**YOUR OBJECTIVE:** Give the lines of the material verbatim, from the first line to the line with "return block(-half, half, y0, y1, z", including both.

** Start RAW DATA **

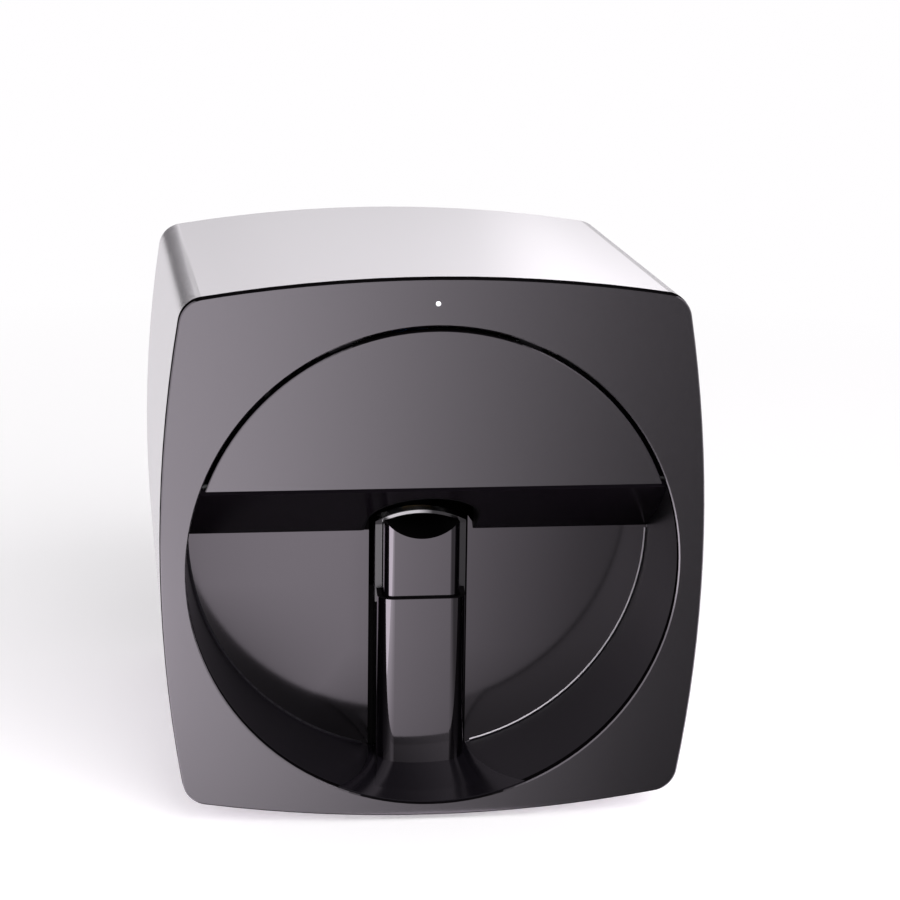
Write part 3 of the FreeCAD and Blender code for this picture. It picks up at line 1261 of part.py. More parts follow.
def nozzle_plate():
    """The printing face under the cartridge's snout."""
    z = up(CARTRIDGE_LOW - NOZZLE_DROP)
    half = NOZZLE_HALF - NOZZLE_INSET
    y0 = deep(NOZZLE_FRONT + NOZZLE_INSET)
    y1 = deep(NOZZLE_BACK - NOZZLE_INSET)
    return block(-half, half, y0, y1, z - NOZZLE_T, z)


def carriage():
    """The cartridge's holder, with its bearing block and the clamp that grips the belt."""
    out = CARTRIDGE_HALF + HOLDER_WALL
    back = deep(CARTRIDGE_BACK)
    front = deep(CARTRIDGE_FRONT)
    bottom = up(CARTRIDGE_LOW - HOLDER_WALL)
    floor = block(-out, out, front, back, bottom, up(CARTRIDGE_LOW))
    side = block(CARTRIDGE_HALF, out, front, back, bottom, up(HOLDER_SIDE_TOP))
    lip = block(-out, out, front - HOLDER_WALL, front, bottom, up(CARTRIDGE_LOW + HOLDER_LIP))
    wall = block(-out, out, back, back + HOLDER_WALL, bottom, up(HOLDER_BACK_TOP))
    bearing = block(-BEARING_HALF, BEARING_HALF, back, back + HOLDER_WALL + BEARING_T,
                    up(X_RAIL_LOW - BEARING_BEYOND), up(X_RAIL_HIGH + BEARING_BEYOND))
    clamp_back = deep(BELT_DEPTH + BELT_W / 2 + CLAMP_BACK)
    belt_low = PULLEY_RISE + PULLEY_R + BELT_CLEAR
    clamp = block(-CLAMP_HALF, CLAMP_HALF, back + HOLDER_WALL, clamp_back,
                  up(belt_low - CLAMP_WALL), up(belt_low + CLAMP_WALL))
    ear_in = LATCH_HALF + SLIDE_CLEAR
    ear = block(ear_in, ear_in + LATCH_EAR, deep(LATCH_DEPTH - LATCH_HUB_R), back + HOLDER_WALL / 2,
                up(CARTRIDGE_HIGH) + SLIDE_CLEAR, up(LATCH_RISE + LATCH_EAR_TOP))
    holder = joined([floor, lip, wall, bearing, clamp] + on_both_sides(side) + on_both_sides(ear))
    cuts = [block(-NOZZLE_HALF - FIT, NOZZLE_HALF + FIT, deep(NOZZLE_FRONT) - FIT, deep(NOZZLE_BACK) + FIT,
                  up(0), up(CARTRIDGE_LOW) + CUT_OVER)]
    cuts.append(block(-CLAMP_HALF - CUT_OVER, CLAMP_HALF + CUT_OVER,
                      deep(BELT_DEPTH - BELT_W / 2 - BELT_CLEAR), clamp_back + CUT_OVER,
                      up(belt_low - BELT_CLEAR), up(belt_low + BELT_T + BELT_CLEAR)))
    for rise in X_RAIL_RISES:
        cuts.append(rod_x(deep(X_RAIL_DEPTH), up(rise), X_RAIL_R + X_BUSH_WALL,
                          -out - CUT_OVER, out + CUT_OVER))
    cuts.append(rod_x(deep(LATCH_DEPTH), up(LATCH_RISE), LATCH_PIN_R, -out, out))
    return less(holder, cuts)


def carriage_bushes():
    solids = []
    for rise in X_RAIL_RISES:
        y = deep(X_RAIL_DEPTH)
        bush = rod_x(y, up(rise), X_RAIL_R + X_BUSH_WALL, -BEARING_HALF, BEARING_HALF)
        bore = rod_x(y, up(rise), X_RAIL_R + RUN_CLEAR, -BEARING_HALF - CUT_OVER, BEARING_HALF + CUT_OVER)
        solids.append(bush.cut(bore))
    return solids


def cartridge_latch():
    """A lever over the cartridge's rear, turning on a pin in the carriage."""
    y = deep(LATCH_DEPTH)
    z = up(LATCH_RISE)
    hub = rod_x(y, z, LATCH_HUB_R, -LATCH_HALF, LATCH_HALF)
    low = up(CARTRIDGE_HIGH) + SLIDE_CLEAR
    tip = y - LATCH_REACH
    lever = block(-LATCH_HALF, LATCH_HALF, tip, y, low, z)
    tab = block(-LATCH_HALF, LATCH_HALF, tip, tip + LATCH_TAB_T, low, z + LATCH_TAB_H)
    bore_half = LATCH_HALF + CUT_OVER
    return less(joined([hub, lever, tab]), [rod_x(y, z, LATCH_PIN_R + RUN_CLEAR, -bore_half, bore_half)])


def latch_pin():
    out = LATCH_HALF + SLIDE_CLEAR + LATCH_EAR
    return rod_x(deep(LATCH_DEPTH), up(LATCH_RISE), LATCH_PIN_R, -out, out)


def camera_body():
    y = deep(CAMERA_DEPTH)
    body = block(CAMERA_X - CAMERA_HALF, -CARTRIDGE_HALF - HOLDER_WALL, y - CAMERA_HALF, y + CAMERA_HALF,
                 up(CAMERA_LOW), up(CAMERA_HIGH))
    barrel = rod_z(CAMERA_X, y, BARREL_R, up(BARREL_LOW), up(CAMERA_LOW))
    seat = rod_z(CAMERA_X, y, LENS_R, up(BARREL_LOW - CUT_OVER), up(BARREL_LOW + LENS_SEAT))
    return less(joined([body, barrel]), [seat])


def camera_lens():
    y = deep(CAMERA_DEPTH)
    low = up(BARREL_LOW + LENS_SET_BACK)
    blank = rod_z(CAMERA_X, y, LENS_R, low, up(BARREL_LOW + LENS_SEAT))
    dome_r = LENS_R * LENS_DOME
    dome = Part.makeSphere(dome_r, Vector(CAMERA_X, y, low + dome_r))
    return blank.common(dome)


def light_ring():
    y = deep(CAMERA_DEPTH)
    low = up(CAMERA_LOW - RING_DROP)
    high = low + RING_T
    hole = rod_z(CAMERA_X, y, BARREL_R, low - CUT_OVER, high + CUT_OVER)
    ring = rod_z(CAMERA_X, y, RING_R, low, high).cut(hole)
    lamps = []
    middle = (BARREL_R + RING_R) / 2
    for step in range(LAMP_COUNT):
        angle = 2 * math.pi * step / LAMP_COUNT
        lamps.append(rod_z(CAMERA_X + middle * math.cos(angle), y + middle * math.sin(angle), LAMP_R,
                           low - LAMP_H, low))
    return joined([ring] + lamps)


def ink_tray():
    y0 = deep(TRAY_FRONT)
    y1 = deep(TRAY_BACK)
    box = block(TRAY_X - TRAY_HALF, TRAY_X + TRAY_HALF, y0, y1, up(TRAY_LOW), up(TRAY_HIGH))
    mid = (y0 + y1) / 2
    post = block(TRAY_X - TRAY_POST, TRAY_X + TRAY_POST, mid - TRAY_POST, mid + TRAY_POST,
                 CHASSIS_TOP, up(TRAY_LOW))
    inner_half = TRAY_HALF - TRAY_WALL
    inside = block(TRAY_X - inner_half, TRAY_X + inner_half, y0 + TRAY_WALL, y1 - TRAY_WALL,
                   up(TRAY_LOW + TRAY_WALL), up(TRAY_HIGH + CUT_OVER))
    return less(joined([box, post]), [inside])


def ink_pad():
    inset = TRAY_WALL + PAD_CLEAR
    half = TRAY_HALF - inset
    return block(TRAY_X - half, TRAY_X + half, deep(TRAY_FRONT + inset), deep(TRAY_BACK - inset),
                 up(TRAY_LOW + TRAY_WALL), up(TRAY_HIGH - PAD_BELOW_RIM))


# ---------------------------------------------------------------- the whole machine
part("housing_shell", housing_shell())
part("front_fascia", joined([front_fascia()] + light_board_clips()))
part("status_light_pipe", light_pipe())
part("status_light_board", light_board())
part("recess_well", recess_well())
part("recess_back_plate", recess_back_plate())
part("recess_soffit", recess_soffit())
part("finger_tunnel_liner", tunnel_liner())
part("finger_tunnel_hood", tunnel_hood())
part("column_foot", column_foot())
part("finger_rest_sleeve", rest_sleeve())
part("finger_rest", finger_rest())
part("rest_spring", rest_spring())
part("access_door", access_door())
part("door_hinge_pins", door_pin_solids())
part("door_magnets", door_magnets())
part("catch_magnets", [catch_magnet(x) for x in (-MAGNET_X, MAGNET_X)])
part("rear_panel", rear_panel())
part("rear_panel_screws", panel_screws())
part("power_inlet", power_inlet())
part("usb_port", usb_port())
part("power_button", power_button())
part("power_switch", power_switch())
part("rubber_feet", rubber_feet())
part("fascia_screws", fascia_screws())
part("chassis_base", chassis_base())
part("chassis_screws", floor_screws())
part("chamber_wall", chamber_wall())
part("right_side_frame", side_frame())
part("left_side_frame", mirrored(side_frame()))
part("rail_supports", rail_supports())
part("y_rails", y_rails())
part("main_board", main_board())
part("board_standoffs", board_standoffs())
part("board_components", board_components())
part("gantry_bridge", gantry_bridge())
part("gantry_bushes", gantry_bushes())
part("x_rails", x_rails())
part("x_motor", x_motor())
part("drive_pulley", pulley(-PULLEY_X))
part("idler_pulley", pulley(PULLEY_X))
part("idler_axle", idler_axle())
part("carriage_belt", carriage_belt())
part("lead_nut", lead_nut())
part("lead_screw", lead_screw())
part("y_motor", y_motor())
part("y_motor_bracket", y_motor_bracket())
part("printhead_carriage", carriage())
part("carriage_bushes", carriage_bushes())
part("ink_cartridge", ink_cartridge())
part("nozzle_plate", nozzle_plate())
part("cartridge_latch", cartridge_latch())
part("latch_pin", latch_pin())
part("camera_body", camera_body())
part("camera_lens", camera_lens())
part("camera_light_ring", light_ring())
part("ink_tray", ink_tray())
part("ink_pad", ink_pad())

os.makedirs("parts", exist_ok=True)
for name, solids in PARTS.items():
    shape = Part.makeCompound(solids)
    shape.exportStep("parts/" + name + ".step")
    box = shape.BoundBox
    print("%-22s %2d solids %10.1f mm3  x %7.2f %7.2f  y %7.2f %7.2f  z %7.2f %7.2f" % (
        name, len(shape.Solids), shape.Volume, box.XMin, box.XMax, box.YMin, box.YMax, box.ZMin, box.ZMax))
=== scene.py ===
import json
import math

import bmesh
import bpy
from mathutils import Matrix, Vector


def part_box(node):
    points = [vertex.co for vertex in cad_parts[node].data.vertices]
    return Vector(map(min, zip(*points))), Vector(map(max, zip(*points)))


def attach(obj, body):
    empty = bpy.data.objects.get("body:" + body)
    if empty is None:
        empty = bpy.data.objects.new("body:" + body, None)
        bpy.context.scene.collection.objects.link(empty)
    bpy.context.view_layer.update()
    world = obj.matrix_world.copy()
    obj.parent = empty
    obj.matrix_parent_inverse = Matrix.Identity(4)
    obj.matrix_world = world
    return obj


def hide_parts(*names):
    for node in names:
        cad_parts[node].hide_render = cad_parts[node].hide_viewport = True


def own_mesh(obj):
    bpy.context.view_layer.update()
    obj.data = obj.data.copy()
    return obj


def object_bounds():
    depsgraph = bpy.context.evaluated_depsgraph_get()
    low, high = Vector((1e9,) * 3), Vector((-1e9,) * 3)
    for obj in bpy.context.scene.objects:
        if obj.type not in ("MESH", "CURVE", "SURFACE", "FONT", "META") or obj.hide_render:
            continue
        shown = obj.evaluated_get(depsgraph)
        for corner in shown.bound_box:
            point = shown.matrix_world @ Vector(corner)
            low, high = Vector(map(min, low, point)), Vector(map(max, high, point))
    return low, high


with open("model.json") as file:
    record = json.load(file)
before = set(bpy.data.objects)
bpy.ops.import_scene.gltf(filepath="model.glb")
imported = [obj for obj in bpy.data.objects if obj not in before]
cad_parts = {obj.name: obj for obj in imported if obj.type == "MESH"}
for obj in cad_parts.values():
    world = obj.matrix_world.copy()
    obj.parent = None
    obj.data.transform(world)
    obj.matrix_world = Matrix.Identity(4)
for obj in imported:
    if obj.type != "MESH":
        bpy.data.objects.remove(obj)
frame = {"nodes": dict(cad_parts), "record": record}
CAD_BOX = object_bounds()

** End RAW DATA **

**EXERCISE OUTPUT:**
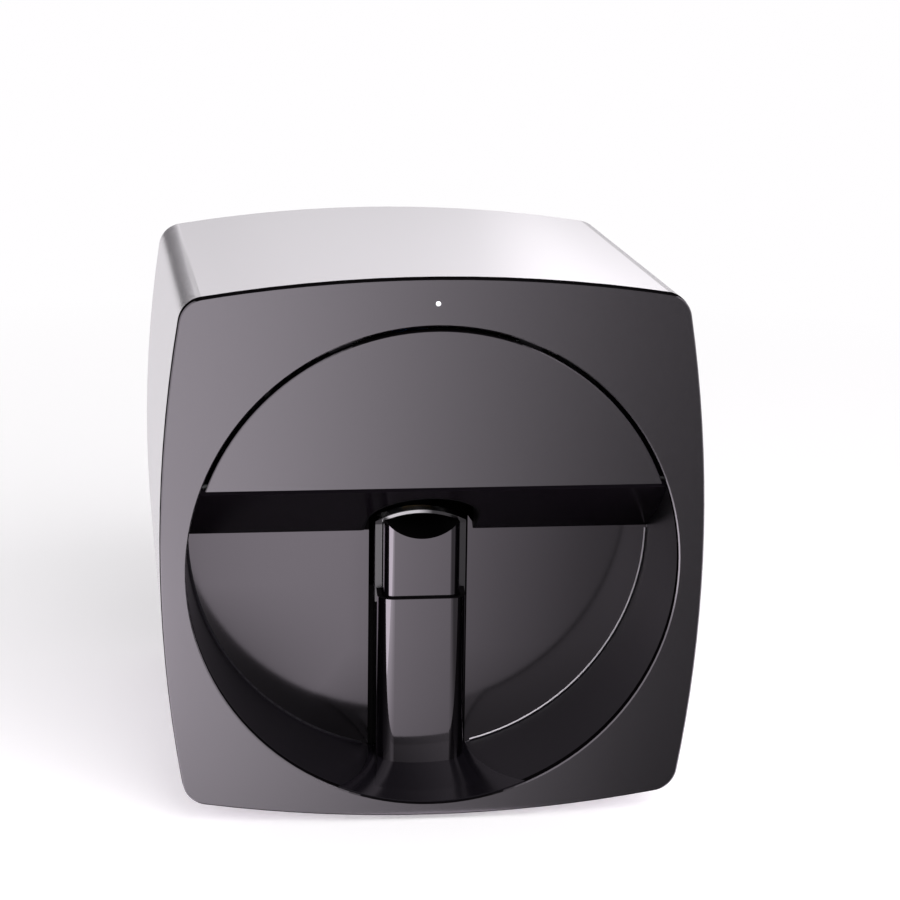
Write part 3 of the FreeCAD and Blender code for this picture. It picks up at line 1261 of part.py. More parts follow.
def nozzle_plate():
    """The printing face under the cartridge's snout."""
    z = up(CARTRIDGE_LOW - NOZZLE_DROP)
    half = NOZZLE_HALF - NOZZLE_INSET
    y0 = deep(NOZZLE_FRONT + NOZZLE_INSET)
    y1 = deep(NOZZLE_BACK - NOZZLE_INSET)
    return block(-half, half, y0, y1, z - NOZZLE_T, z)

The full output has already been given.